**Data block:**
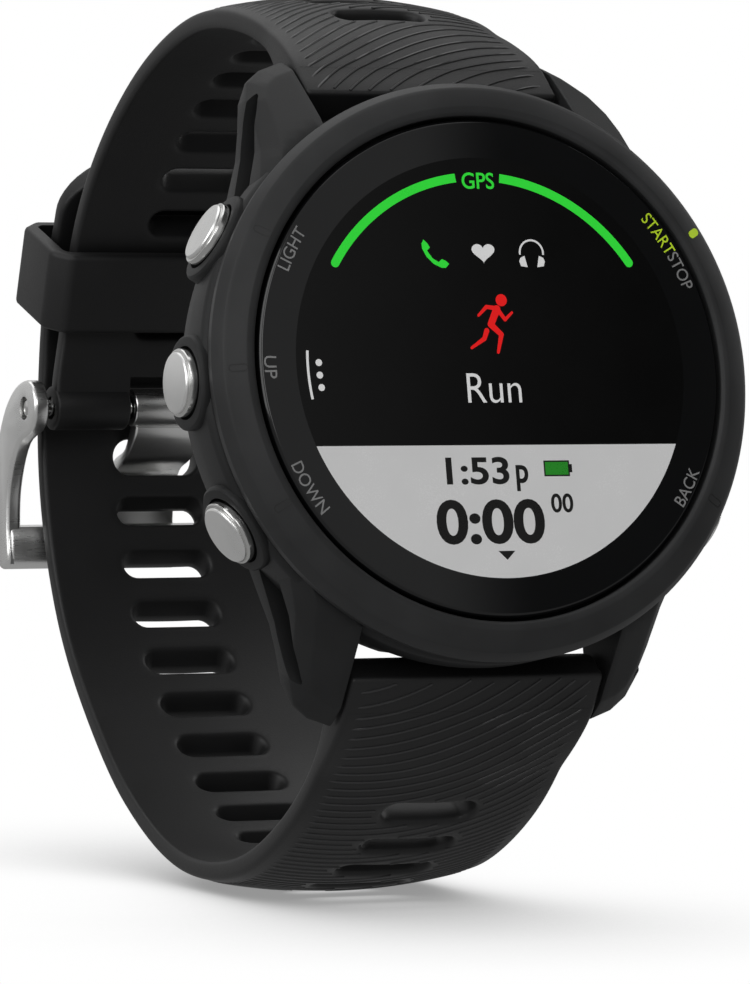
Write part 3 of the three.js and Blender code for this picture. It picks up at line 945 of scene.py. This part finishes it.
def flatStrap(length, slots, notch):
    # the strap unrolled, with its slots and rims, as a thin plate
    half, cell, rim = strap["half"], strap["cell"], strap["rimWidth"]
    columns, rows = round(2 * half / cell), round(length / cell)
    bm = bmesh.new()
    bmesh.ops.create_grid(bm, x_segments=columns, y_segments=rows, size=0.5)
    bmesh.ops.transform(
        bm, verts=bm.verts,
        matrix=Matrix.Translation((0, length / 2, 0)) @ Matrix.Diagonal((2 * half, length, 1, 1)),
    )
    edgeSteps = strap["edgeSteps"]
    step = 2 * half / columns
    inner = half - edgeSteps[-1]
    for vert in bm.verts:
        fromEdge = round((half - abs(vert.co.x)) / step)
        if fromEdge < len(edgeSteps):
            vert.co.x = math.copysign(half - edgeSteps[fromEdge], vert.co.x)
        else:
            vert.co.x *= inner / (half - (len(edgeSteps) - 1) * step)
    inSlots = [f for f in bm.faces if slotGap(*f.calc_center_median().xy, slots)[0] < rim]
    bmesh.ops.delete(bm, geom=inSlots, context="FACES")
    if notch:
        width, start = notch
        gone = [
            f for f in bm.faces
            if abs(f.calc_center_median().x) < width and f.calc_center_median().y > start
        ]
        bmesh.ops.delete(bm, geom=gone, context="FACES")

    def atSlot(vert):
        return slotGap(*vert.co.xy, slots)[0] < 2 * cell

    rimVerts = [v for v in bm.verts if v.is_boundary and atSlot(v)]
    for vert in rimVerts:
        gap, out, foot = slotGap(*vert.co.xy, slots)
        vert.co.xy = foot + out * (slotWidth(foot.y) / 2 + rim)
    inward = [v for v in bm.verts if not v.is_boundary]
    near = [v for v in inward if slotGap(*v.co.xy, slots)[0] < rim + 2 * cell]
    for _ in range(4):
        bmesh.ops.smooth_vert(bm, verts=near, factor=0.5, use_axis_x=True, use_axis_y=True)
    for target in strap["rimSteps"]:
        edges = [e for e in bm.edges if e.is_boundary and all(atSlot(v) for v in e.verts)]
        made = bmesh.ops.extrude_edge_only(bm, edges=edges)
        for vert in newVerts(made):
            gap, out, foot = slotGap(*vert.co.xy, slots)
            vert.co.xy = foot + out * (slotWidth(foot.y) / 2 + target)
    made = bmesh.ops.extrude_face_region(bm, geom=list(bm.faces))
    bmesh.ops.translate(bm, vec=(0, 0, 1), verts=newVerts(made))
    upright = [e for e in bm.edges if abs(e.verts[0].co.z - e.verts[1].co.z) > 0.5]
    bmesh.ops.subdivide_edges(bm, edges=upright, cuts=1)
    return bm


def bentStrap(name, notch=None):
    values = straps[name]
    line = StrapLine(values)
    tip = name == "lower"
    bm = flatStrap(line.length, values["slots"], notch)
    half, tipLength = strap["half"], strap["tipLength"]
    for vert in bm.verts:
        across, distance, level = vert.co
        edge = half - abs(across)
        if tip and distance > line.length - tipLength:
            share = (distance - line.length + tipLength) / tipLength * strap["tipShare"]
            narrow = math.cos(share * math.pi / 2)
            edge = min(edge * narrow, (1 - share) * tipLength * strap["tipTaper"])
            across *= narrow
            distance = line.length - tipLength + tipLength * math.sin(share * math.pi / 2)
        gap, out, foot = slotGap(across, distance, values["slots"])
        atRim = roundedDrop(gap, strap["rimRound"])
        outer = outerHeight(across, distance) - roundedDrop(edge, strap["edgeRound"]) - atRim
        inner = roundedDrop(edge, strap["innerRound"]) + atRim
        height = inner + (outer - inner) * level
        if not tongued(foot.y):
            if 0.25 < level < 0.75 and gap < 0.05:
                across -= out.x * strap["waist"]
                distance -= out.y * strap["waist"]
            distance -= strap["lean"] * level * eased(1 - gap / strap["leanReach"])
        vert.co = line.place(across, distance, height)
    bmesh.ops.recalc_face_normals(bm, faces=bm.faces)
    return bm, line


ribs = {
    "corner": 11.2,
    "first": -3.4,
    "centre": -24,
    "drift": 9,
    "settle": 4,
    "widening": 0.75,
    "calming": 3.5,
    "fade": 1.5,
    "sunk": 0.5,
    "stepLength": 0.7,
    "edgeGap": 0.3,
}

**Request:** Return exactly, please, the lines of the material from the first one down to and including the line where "return slotGap(*vert.co.xy, slots)[0]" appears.

**Solution to the exercise:**
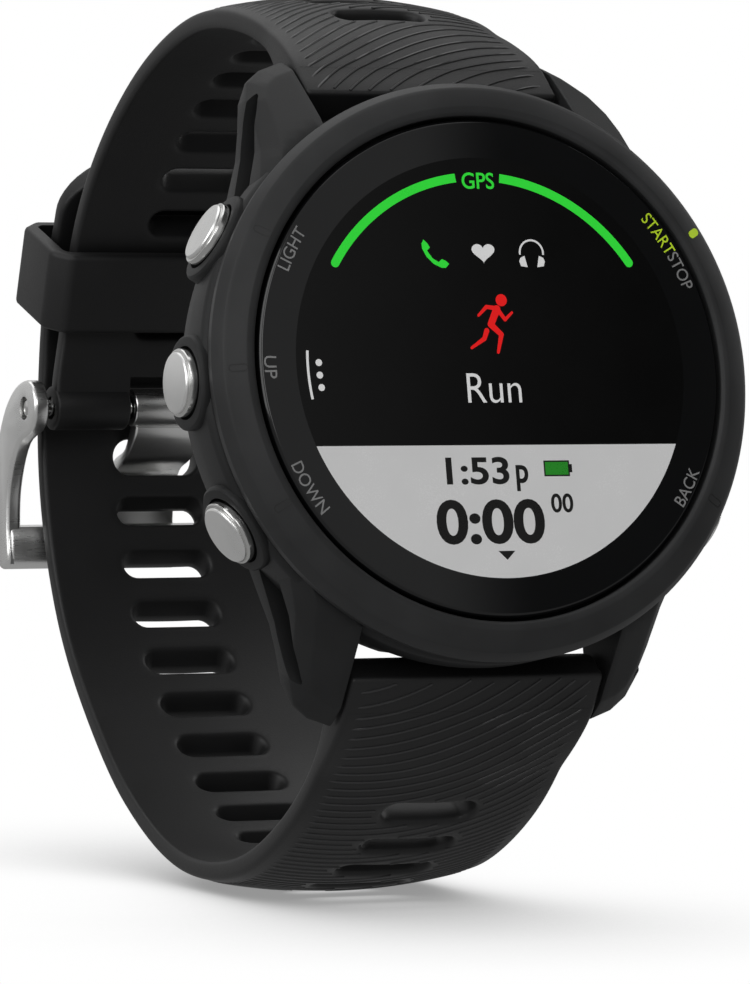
Write part 3 of the three.js and Blender code for this picture. It picks up at line 945 of scene.py. This part finishes it.
def flatStrap(length, slots, notch):
    # the strap unrolled, with its slots and rims, as a thin plate
    half, cell, rim = strap["half"], strap["cell"], strap["rimWidth"]
    columns, rows = round(2 * half / cell), round(length / cell)
    bm = bmesh.new()
    bmesh.ops.create_grid(bm, x_segments=columns, y_segments=rows, size=0.5)
    bmesh.ops.transform(
        bm, verts=bm.verts,
        matrix=Matrix.Translation((0, length / 2, 0)) @ Matrix.Diagonal((2 * half, length, 1, 1)),
    )
    edgeSteps = strap["edgeSteps"]
    step = 2 * half / columns
    inner = half - edgeSteps[-1]
    for vert in bm.verts:
        fromEdge = round((half - abs(vert.co.x)) / step)
        if fromEdge < len(edgeSteps):
            vert.co.x = math.copysign(half - edgeSteps[fromEdge], vert.co.x)
        else:
            vert.co.x *= inner / (half - (len(edgeSteps) - 1) * step)
    inSlots = [f for f in bm.faces if slotGap(*f.calc_center_median().xy, slots)[0] < rim]
    bmesh.ops.delete(bm, geom=inSlots, context="FACES")
    if notch:
        width, start = notch
        gone = [
            f for f in bm.faces
            if abs(f.calc_center_median().x) < width and f.calc_center_median().y > start
        ]
        bmesh.ops.delete(bm, geom=gone, context="FACES")

    def atSlot(vert):
        return slotGap(*vert.co.xy, slots)[0] < 2 * cell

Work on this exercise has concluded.